Direct-Sum Embedding Reconstruction
Novel technique introduced
We study the inverse problem of reconstructing high-dimensional trust embeddings from the one-dimensional Siamese trust scores that many distributed-security frameworks expose. Starting from two independent agents that publish time-stamped similarity scores for the same set of devices, we formalise the estimation task, derive an explicit direct-sum estimator that concatenates paired score series with four moment features, and prove that the resulting reconstruction map admits a unique fixed point under a contraction argument rooted in Banach theory. A suite of synthetic benchmarks (20 devices x 10 time steps) confirms that, even in the presence of Gaussian noise, the recovered embeddings preserve inter-device geometry as measured by Euclidean and cosine metrics; we complement these experiments with non-asymptotic error bounds that link reconstruction accuracy to score-sequence length.
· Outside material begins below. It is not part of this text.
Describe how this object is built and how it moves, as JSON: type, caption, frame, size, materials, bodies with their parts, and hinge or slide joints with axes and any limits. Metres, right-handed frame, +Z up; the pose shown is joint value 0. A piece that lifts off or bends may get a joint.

Beyond methodology, the paper demonstrates a practical privacy risk: publishing granular trust scores can leak latent behavioural information about both devices and evaluation models. We therefore discuss counter-measures -- score quantisation, calibrated noise, obfuscated embedding spaces -- and situate them within wider debates on transparency versus confidentiality in networked AI systems. All datasets, reproduction scripts and extended proofs accompany the submission so that results can be verified without proprietary code.
Key Contributions
- Formalization of the trust embedding reconstruction problem: recovering high-dimensional embeddings from published 1D Siamese trust scores via a direct-sum estimator with four moment features
- Proof of a unique fixed point for the reconstruction map using a Banach contraction argument, plus non-asymptotic error bounds linking reconstruction accuracy to score-sequence length
- Synthetic benchmark demonstrating that reconstructed embeddings preserve inter-device geometry (Euclidean and cosine) under Gaussian noise, confirming a practical privacy risk in publishing granular trust scores
🛡️ Threat Analysis
The paper's primary contribution is showing an adversary can reconstruct high-dimensional latent embeddings (internal model representations) from published scalar trust scores — a textbook embedding/model inversion attack. The paper formalizes the reconstruction algorithm, proves uniqueness, demonstrates it on synthetic benchmarks, and discusses counter-measures (score quantisation, calibrated noise) specifically against this data reconstruction threat.